Mr. Sanjay Swamy
Catalyst recently caught up with Mr. Sanjay Swamy on the promising innovations in the fintech and payments space in India.
Digital Payments have been slow to find adoption in the offline world in India. Three key reasons have come in the way of digital payment acceptance for small merchants.
First, the friction to be included in the system - merchant acquirers have fairly complex requirements for the same
Second, post the one-time onboarding effort, there are several fundamental attributes of cash that digital payments do not have. This includes realization of full value - vs. transaction costs, instant settlement vs. next-day or T+2 settlements, anonymity vs. identified users - consumers often do not want to disclose their name or mobile number to merchants, and finally, traceability of transactions for merchants not wanting to report - though this is made out to be a lot bigger than I believe it is.
The third big reason for the slow uptake has been the inability and unwillingness of the payments service providers to invest in acquisition or education of the small merchant eco-system - largely because of the high costs of on-boarding and low relative ROI. Simplified KYC and/or restricting acceptance to debit-like instruments could make it possible to streamline the same and make it easy for one to start accept digital payments.
Non-SmartPhone solutions are an ice-cube in the sun - it is clear that in the next two years the market will move entirely to smartphones and I for one am dubious about any innovations in the feature phone area having any meaningful adoption. I personally am not looking to invest in feature phone-based solutions in banking and payments. The Smartphone is the #1 aspirational product that non-smartphone users have today. I strongly advise entrepreneurs to ignore the current feature-phone market as it is not here to stay. I may be entirely wrong, but that is my view of the world.
UPI by itself isn’t the threat to PPI’s - it actually brings PPI’s on par with the banks from an interoperability perspective. However, it is clear that this is the end-of-the-road for vanilla PPI’s, as the benefit over a traditional savings bank account has gone away. However, I’m glad to see the more successful PPI’s innovating rapidly and bringing a differentiated experience, becoming marketplaces for credit. The ongoing success of a PPI will be a result of their ability to continue to innovate ahead of banks.

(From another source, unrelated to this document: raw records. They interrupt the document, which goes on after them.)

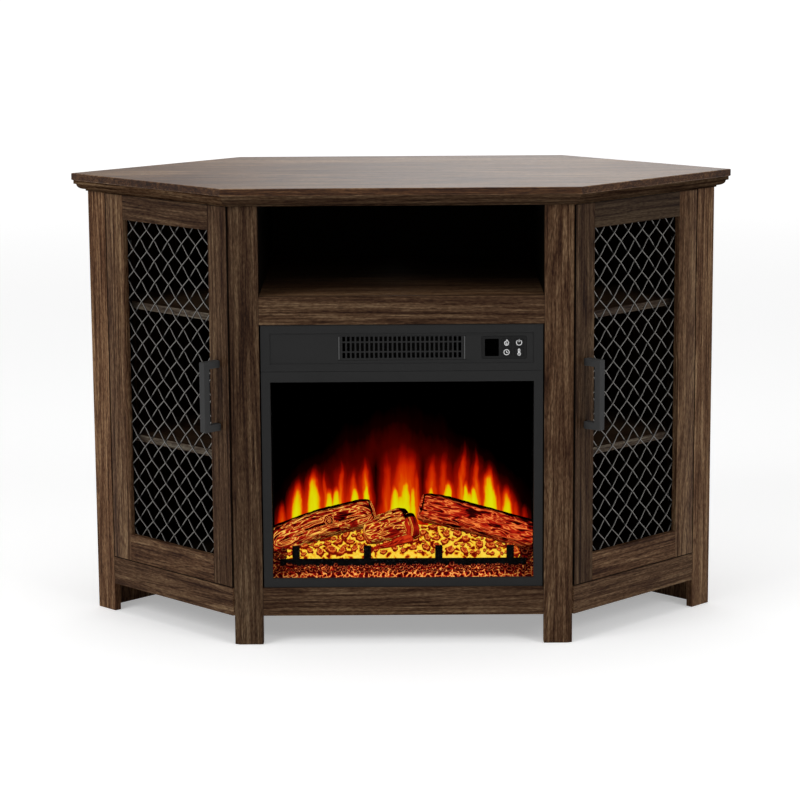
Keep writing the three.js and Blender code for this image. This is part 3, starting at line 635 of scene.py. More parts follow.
CHARCOAL = paint_finish("charcoal_trim", (38, 38, 38), 0.55)
PLATE = paint_finish("plate_plastic", (28, 28, 28), 0.45)
HANDLE = paint_finish("handle_grey", (54, 54, 54), 0.5, 0.12, 1200, 0.1)
BLACK = paint_finish("black_sheet", (8, 8, 8), 0.8, 0.0)
DISPLAY = paint_finish("display_black", (1, 1, 1), 0.3, 0.0, 400, 0.02)
NICKEL = paint_finish("nickel", (190, 190, 186), 0.3, 0.5, 1500, 0.05, 0.9)
# The grille's end ribs are a lighter grey than the trim, as a painted highlight
RIB_HIGHLIGHT = paint_finish("grille_rib", (92, 92, 92), 0.5, 0.1)
GRATE = paint_finish("grate_plastic", (10, 9, 9), 0.6, 0.03)
FOIL = paint_finish("rotor_foil", (196, 198, 200), 0.25, 0.5, 300, 0.4, 0.95)
BLOWER = paint_finish("blower_plastic", (30, 30, 32), 0.5)
CERAMIC = paint_finish("heater_ceramic", (18, 17, 16), 0.8, 0.05, 500, 0.25)
RUBBER = paint_finish("gland_rubber", (17, 17, 17), 0.85, 0.04, 300, 0.3)


def backlit(name, colour, glow):
    """Printed symbol with a lamp behind it."""
    s = Shade(name)
    peel = s.noise(s.place(), 2500, 3.0)
    tone = s.dimmed(s.scaled(peel, 0.2, 0.8), srgb(*colour))
    return s.surface(
        base_color=tone, roughness=s.scaled(peel, 0.1, 0.55), specular=0.05,
        normal=s.bump(peel, 0.05, 0.1 * MM), emission_color=tone, emission_strength=glow,
    )


ICON = backlit("icon_print", (206, 206, 206), 0.3)


def clear_glass():
    s = Shade("clear_glass")
    wipe = s.noise(s.place(), 9, 3.0)
    clear = s.node("BsdfTransparent", {"Color": (0.97, 0.97, 0.97, 1)})
    gloss = s.node("BsdfGlossy", {"Color": (1, 1, 1, 1), "Roughness": s.scaled(wipe, 0.05, 0.01)})
    facing = s.node("LayerWeight", {"Blend": 0.5}).outputs["Facing"]
    rim = s.curve(facing, [(0.5, 0.0), (0.85, 0.12), (1.0, 0.9)])
    s.put(s.out.inputs[0], s.node("MixShader", {0: rim, 1: clear, 2: gloss}))
    return s.material


# Control panel
ICON_DEPTH_MM, ICON_ROOT_MM = 0.15, 0.05
ICON_SHUT_MM, ICON_MITRE = 0.001, 0.5
ICON_LINE_MM, ICON_THIN_MM = 1.15, 0.8
ICON_HALF_MM = 4.3


def circle(radius, start=0.0, end=360.0, steps=28, centre=(0, 0)):
    """Points of an arc, in degrees clockwise from the top."""
    points = []
    for step in range(steps + 1):
        angle = math.radians(start + (end - start) * step / steps)
        points.append((centre[0] + radius * math.sin(angle), centre[1] + radius * math.cos(angle)))
    return points


def ribbon(line, width, place):
    """Points and faces of a raised line with mitred corners. A line that ends where it starts is a ring."""
    spots = [Vector(spot) for spot in line]
    ring = (spots[0] - spots[-1]).length < ICON_SHUT_MM
    if ring:
        spots.pop()
    count = len(spots)
    section = ((-ICON_DEPTH_MM, 1), (-ICON_DEPTH_MM, -1), (ICON_ROOT_MM, -1), (ICON_ROOT_MM, 1))
    points = []
    for index, spot in enumerate(spots):
        ways = []
        if ring or index > 0:
            ways.append((spot - spots[index - 1]).normalized())
        if ring or index < count - 1:
            ways.append((spots[(index + 1) % count] - spot).normalized())
        way = sum(ways, Vector((0, 0))).normalized()
        reach = width / 2 / max(ICON_MITRE, way.dot(ways[0]))
        for depth, hand in section:
            points.append(place(spot.x - hand * reach * way.y, depth, spot.y + hand * reach * way.x))
    return points, skin(count, len(section), ring)


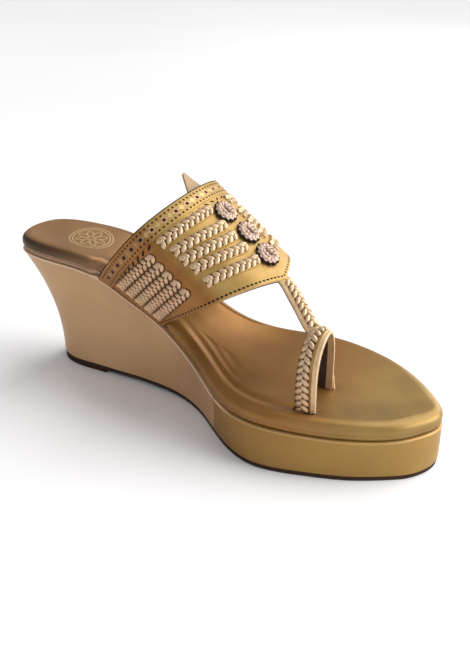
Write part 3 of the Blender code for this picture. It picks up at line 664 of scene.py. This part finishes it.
def wall_ring(share, drop=EDGE_HEIGHT, inset=0):
    """Ring of the wrapped wall, a share of the way up to a drop below its top."""
    bottom = inset_ring(SOLE_RING, PLATFORM_EDGE_INSET)
    low = np.array([wedge_bottom(x) for x, y in bottom])
    high = np.array([wedge_top(x) for x, y in LAST_RING])
    level = share * (high - drop - low) / (high - low)
    lean = (1 - level ** FLARE_POWER)[:, None]
    plan = inset_ring(LAST_RING * (1 - lean) + bottom * lean, inset)
    return np.column_stack([plan, low + (high - low) * level])


def make_wrap(name, slot, side):
    """The leather on the wedge or the platform, with the rolled bead round its top."""
    shape = Shape(f"{name}_leather", "bead_leather")
    walls = [wall_ring(share) for share in np.linspace(0, 1, WALL_LEVELS)]
    beads = [wall_ring(1, drop, inset) for inset, drop in EDGE_PROFILE]
    shape.grid(walls + beads[:1], closed=True)
    shape.grid(beads, "bead_leather", closed=True)
    cap(shape, walls[0], wedge_bottom)
    cap(shape, beads[-1], wedge_top, "bead_leather")
    item = shape.piece(f"{name}_wrap", slot, name, weld=WELD)
    keep_side(item, WRAP_SEAM_X + side * GAP / 2, keep_rear=side < 0)


def make_wrap_seam():
    """The folded edge of the heel's wrap, which laps over the platform's at each side."""
    shape = Shape("wedge_leather")
    station = int(np.argmin(abs(LAST_RING[:HALF_STATIONS, 0] - WRAP_SEAM_X)))
    for k in (station, len(LAST_RING) - station):
        rings = []
        for share in np.linspace(0.02, 1, 24):
            before, spot, after = wall_ring(share)[k - 1:k + 2]
            along = unit(after - before)
            out = np.cross(along, (0, 0, 1))
            centre = spot + along * (WRAP_SEAM_X - spot[0]) / along[0]
            rings.append([
                centre + along * SEAM_HALF_WIDTH * cos(a) + out * SEAM_HEIGHT * sin(a)
                for a in turns(8)])
        shape.tube(rings)
    shape.piece("wrap_seam", "wedge_leather")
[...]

UPI is off to a rollicking start in the P2P payments space as it is a friction-free, zero-cost real-time solution. Aadhaar Pay on the other hand has a long-way to go before it hits any critical mass. The key to the success of both these technologies is investment in acceptance, and as these get universally accepted, you will see a lot more adoption.
Financial Inclusion has been a key focus area for startups. However viable business models have yet to emerge. We are continuously evaluating such companies for investment, and I’m guessing we will start seeing viable companies emerge soon. The formal economy is very innovation ready, which is why we have backed several companies that are making financial services more accessible and providing a better experience for end-users - whether consumers or businesses.
Rather than name anyone, at Prime Venture Partners, we’re constantly on the lookout for fintech entrepreneurs who have a differentiated understanding of the market, have a product innovation that is valuable to a large customer base, and have a distribution strategy that is cleverly scalable - at least over time. The next big payments idea I’m looking to back is hopefully the one the reader of this is working on, and I’m always happy to chat, brainstorm and if possible invest!